Seeking help fosters relationships, and God values relationships. We Americans, on the other hand, value independence. Way more than we should, sometimes. We wanna achieve things alone, take credit for it, and take pride in ourselves. But that’s not how God wants to build his kingdom. He wants cooperation: Us with him, following him, seeking his will, and to do it with the other people of his church.

This kingdom is an impossible task for us without God. We need to seek help when we seek the kingdom. So we gotta partner with God and one another… and yet American Christians keep insisting on doing it alone. Again, ’cause pride.
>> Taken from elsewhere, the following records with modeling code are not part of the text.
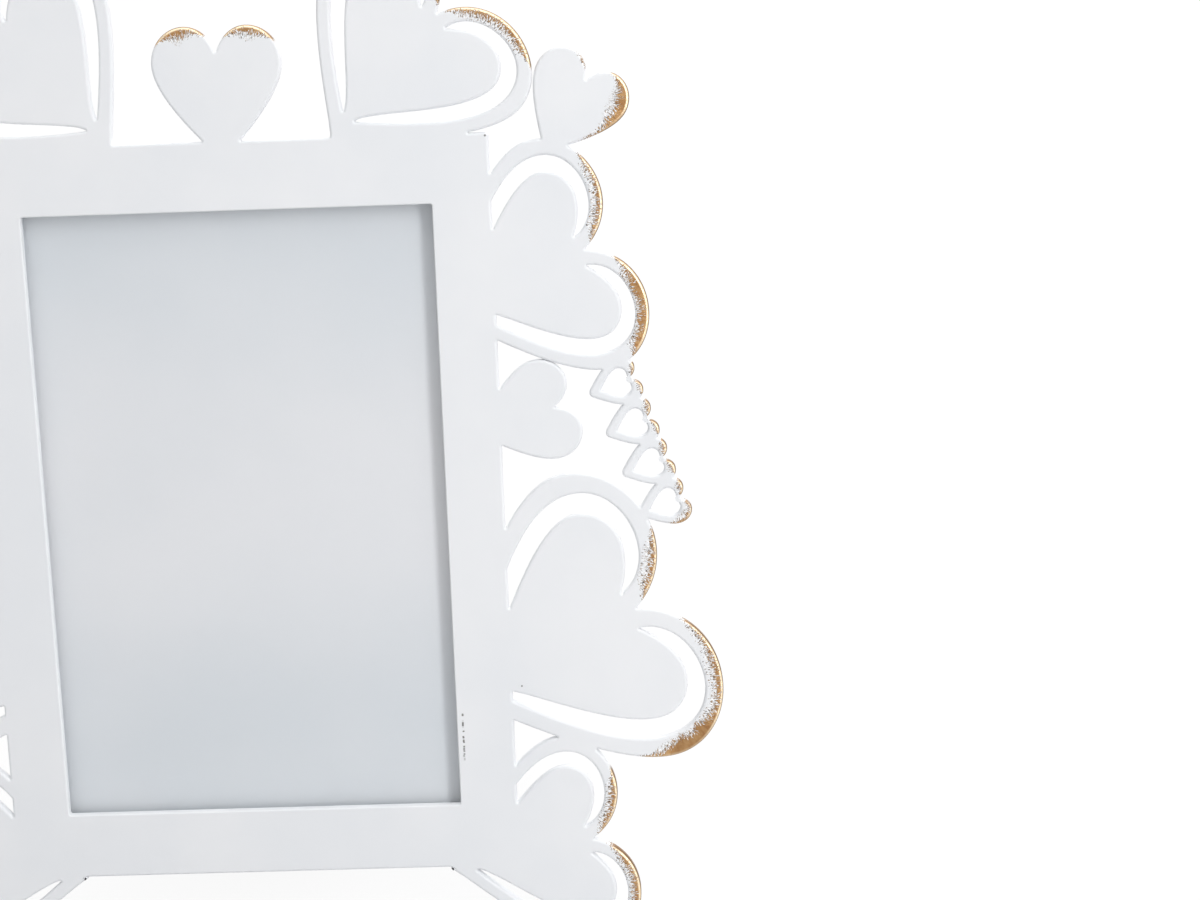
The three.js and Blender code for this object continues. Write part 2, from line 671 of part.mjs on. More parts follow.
for (const [sideName, side] of [["right", 1], ["left", -1]]) {
  for (const [levelName, level] of [["upper", 1], ["lower", -1]]) {
    const z = MIDDLE_HEIGHT + level * (WALL_Z - BUTTON_END_DISTANCE);
    const button = meshOf("turn_button_" + levelName + "_" + sideName, turnButton(), zincSteel);
    button.rotation.y = side === 1 ? 0 : Math.PI;
    addAt(upright, button, side * BUTTON_X, 0, z);
    const headSeat = BUTTON_FRONT + BUTTON_THICKNESS + GAP;
    const tailEnd = BOARD_BACK - RAIL_SHEET - GAP - RIVET_TAIL_HEIGHT;
    const pivot = meshOf(
      "button_rivet_" + levelName + "_" + sideName,
      rivet(headSeat, tailEnd, RIVET_TAIL_RADIUS),
      zincSteel,
    );
    addAt(upright, pivot, side * BUTTON_X, 0, z);
  }
}

// Hinge and leg. The pin is the origin of both leaves and of the leg.
addAt(upright, meshOf("hinge_fixed_leaf", fixedLeaf(), zincSteel), 0, PIN_DEPTH, PIN_HEIGHT);
addAt(upright, meshOf("hinge_pin", hingePin(), zincSteel), 0, PIN_DEPTH, PIN_HEIGHT);
const boardTail = BOARD_FRONT - PIN_DEPTH + GAP;
const leafRivetSeat = BOARD_LEAF_BACK + GAP;
fixedRivets().forEach(({ x, z }, i) => {
  const name = "board_rivet_" + ["left", "right"][i];
  const mesh = meshOf(name, rivet(leafRivetSeat, boardTail), zincSteel);
  addAt(upright, mesh, x, PIN_DEPTH, PIN_HEIGHT + z);
});

const leg = new THREE.Group();
leg.position.set(0, PIN_DEPTH, PIN_HEIGHT);
leg.rotation.x = rad(LEG_ANGLE);
upright.add(leg);
leg.add(meshOf("easel_leg", easelLeg(), flockedBoard));
leg.add(meshOf("hinge_moving_leaf", movingLeaf(), zincSteel));
movingRivets().forEach(({ x, z }, i) => {
  const name = "leg_rivet_" + ["upper", "lower"][i];
  addAt(leg, meshOf(name, rivet(KNUCKLE_RADIUS + GAP, LEG_FRONT + GAP), zincSteel), x, 0, z);
});

// Hanger, its ring hanging plumb from the strap
addAt(upright, meshOf("hanger_strap", hangerStrap(), zincSteel), 0, PIN_DEPTH, HANGER_HEIGHT);
strapRivets().forEach(({ x, z }, i) => {
  const name = "strap_rivet_" + ["upper", "lower"][i];
  const mesh = meshOf(name, rivet(leafRivetSeat, boardTail), zincSteel);
  addAt(upright, mesh, x, PIN_DEPTH, HANGER_HEIGHT + z);
});
const ring = addAt(upright, meshOf("hanger_ring", hangerRing(), zincSteel), 0, PIN_DEPTH, HANGER_HEIGHT);
ring.rotation.x = lean;

// The origin is under the middle of the whole frame, on the table.
const frame = new THREE.Group();
frame.add(upright);
frame.updateMatrixWorld(true);
const box = new THREE.Box3().setFromObject(frame, true);
frame.position.y = -(box.min.y + box.max.y) / 2;

export default frame;
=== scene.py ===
# A standing metal picture frame: a white painted steel plate cut into hearts round a portrait
# window, its outer edges dry-brushed with gold, with glass, back board and easel leg behind.
# Sizes are in millimetres in the plate's own frame, as in the solids: x to the right, y from the
# front face to the back, z up along the plate from the band's lower edge.
import math
from functools import partial

import bpy
import numpy as np
from mathutils import Matrix, Vector
from mathutils.geometry import delaunay_2d_cdt


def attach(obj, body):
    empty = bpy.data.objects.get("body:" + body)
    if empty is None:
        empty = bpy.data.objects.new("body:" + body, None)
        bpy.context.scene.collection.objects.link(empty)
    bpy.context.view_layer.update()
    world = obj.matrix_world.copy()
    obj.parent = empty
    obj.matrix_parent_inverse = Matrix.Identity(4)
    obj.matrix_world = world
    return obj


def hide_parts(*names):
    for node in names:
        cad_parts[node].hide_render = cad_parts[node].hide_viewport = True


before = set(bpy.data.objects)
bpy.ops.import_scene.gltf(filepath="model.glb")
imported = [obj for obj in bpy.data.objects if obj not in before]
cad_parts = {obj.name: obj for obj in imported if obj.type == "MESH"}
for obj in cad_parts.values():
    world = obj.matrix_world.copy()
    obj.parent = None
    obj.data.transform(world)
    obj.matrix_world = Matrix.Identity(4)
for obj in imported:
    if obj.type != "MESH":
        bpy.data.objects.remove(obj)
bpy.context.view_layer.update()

MM = 0.001

# Where the plate stands and how it leans
PLATE_ORIGIN = (0, -39.8989, 20.4425)
LEAN = math.radians(14)
LEG_OPEN = math.radians(32)
TABLE_CLEARANCE = 0.01

# The band round the window, which the hearts spring from
BAND_SIDE = 61.75
BAND_TOP = 178
WINDOW_HALF = 48

# Depths and thicknesses behind the front face
PLATE_THICKNESS = 2.3
RAIL_FRONT = 2.6
BOARD_FRONT = 7.4
BOARD_BACK = 10.4
BUTTON_FRONT = 10.7
BUTTON_BACK = 11.7
PIN_DEPTH = 12.8
CLEARANCE = 0.3

# Places on the back
MIDDLE_HEIGHT = 89
WALL_X = 51.5
WALL_Z = 76.5
BUTTON_X = 56
BUTTON_RISE = 42.5
PIN_HEIGHT = 118
HANGER_HEIGHT = 159

# Sheet metal
RAIL_SHEET = 1
RAIL_FLANGE = 8
BEND_RADIUS = 1.5
MITRE_GAP = 0.15
LEAF_SHEET = 0.8
WIRE_RADIUS = 1
KNUCKLE_BORE = 1.3
KNUCKLE_RADIUS = 2.1
BOARD_LEAF_FRONT = -2.1
MOVING_LEAF_FRONT = 1.3
LEG_FRONT = -2
LEG_BACK = 1

# Rounding left by the tumbled edge and the paint on it
FACE_ROUND = 0.72
WINDOW_ROUND = 0.35
BACK_ROUND = 0.35
BOARD_ROUND = 0.5
STEEL_ROUND = 0.18
TIP_RADIUS = 0.16
BLUNT_TIP_RADIUS = 0.5
CORNER_RADIUS = 0.9


# Places: each turns millimetres in a piece's own frame to millimetres in the room.

def shift(x, y, z):
    return Matrix.Translation((x, y, z))


def turn(angle, axis):
    return Matrix.Rotation(angle, 4, axis)


plate_place = shift(*PLATE_ORIGIN) @ turn(-LEAN, "X")
pin_place = plate_place @ shift(0, PIN_DEPTH, PIN_HEIGHT)
leg_place = pin_place @ turn(LEG_OPEN, "X")
hanger_place = plate_place @ shift(0, PIN_DEPTH, HANGER_HEIGHT)
ring_place = hanger_place @ turn(LEAN, "X")


# Outlines

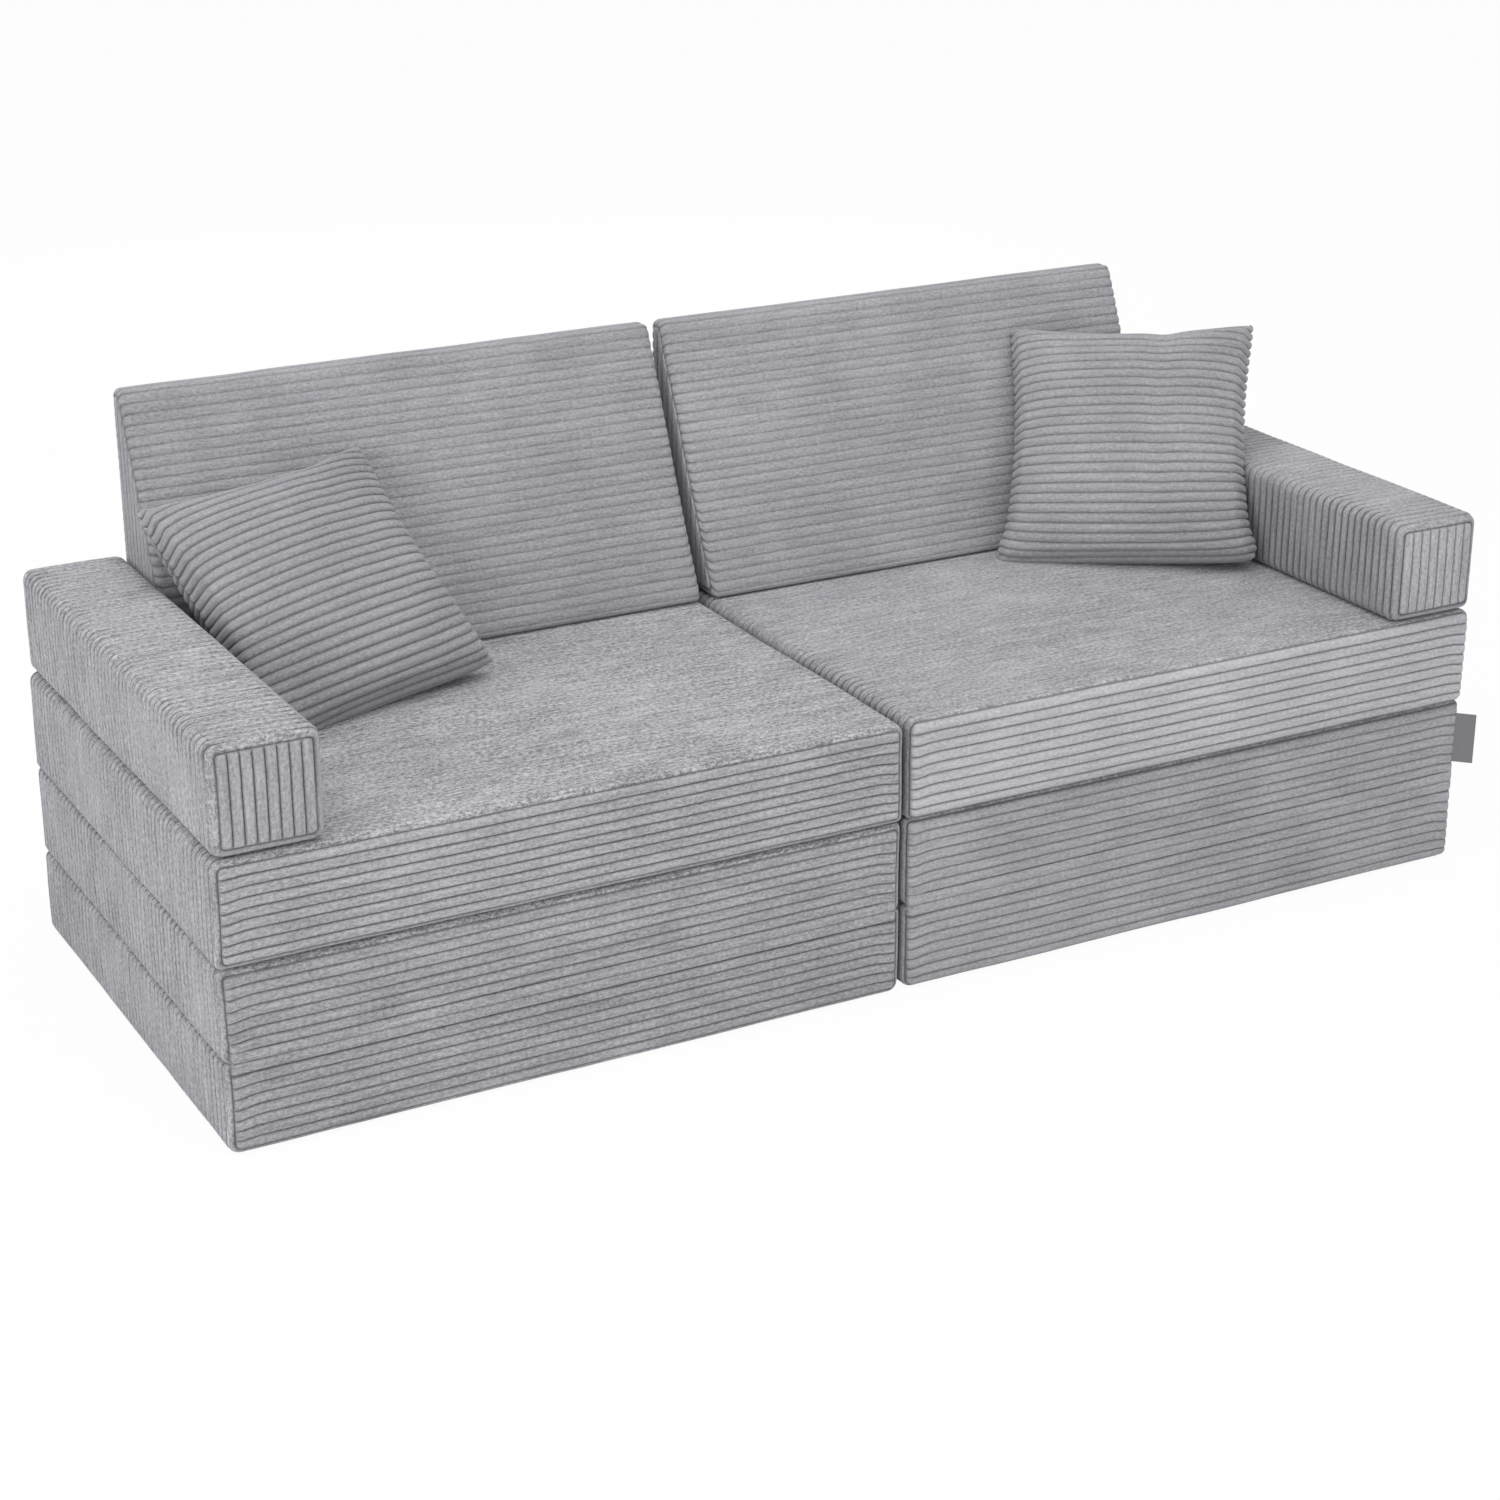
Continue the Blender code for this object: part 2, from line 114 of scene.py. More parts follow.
def smooth(share):
    # 3 s^2 - 2 s^3 of a share held between 0 and 1
    share = np.clip(share, 0, 1)
    return share * share * (3 - 2 * share)


def softNoise(places, seed, size, octaves=2):
    # A smooth field from -1 to 1: four sines to an octave along random directions, size metres from
    # hump to hump, with each octave half as long and 0.55 times as strong as the one before
    draw = np.random.default_rng(seed)
    field = np.zeros(len(places))
    total = 0
    for octave in range(octaves):
        weight = 0.55 ** octave
        for wave in range(4):
            direction = draw.normal(size=3)
            direction *= 2 ** octave * math.pi / size / np.linalg.norm(direction)
            field += weight * np.sin(places @ direction + draw.uniform(0, 2 * math.pi))
        total += weight * 2.2
    return np.clip(field / total, -1, 1)


def ribHeight(phase, power=None):
    # 0 in the groove and 1 on the crown: 1 - |2 phase - 1|^power, a flat rib with a narrow groove
    return 1 - np.abs(2 * (phase % 1) - 1) ** (power or cord["power"])


def ribPlaces(length):
    # Places across the ribs from 0 to length, eight uneven ones to a rib, with phase and rib number
    count = max(1, round(length / cord["pitch"]))
    steps = len(cord["phases"])
    rib = np.append(np.repeat(np.arange(count), steps), count)
    phase = np.append(np.tile(cord["phases"], count), 0.0)
    return (rib + phase) / count * length, phase, rib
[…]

We miss the point Jesus made by sending out his apostles in twos. Mk 6.7 He didn’t have to send them in twos, y’know. They’d have covered way more ground had they gone out individually. But when you have infinite resources like God does, he’s not thinking about efficiency. (One person can evangelize a nation, remember?) The point of doing it together is doing it together. God could build his kingdom on his own, but he doesn’t wanna. He wants to include us. Not as cheerleaders, but participants.

So when God gives us more than we can handle, don’t miss the point, or try to work smarter instead of harder. Figure out why this burden is on your plate. Get help. Seek him. Repent. Whatever we gotta do to follow him best.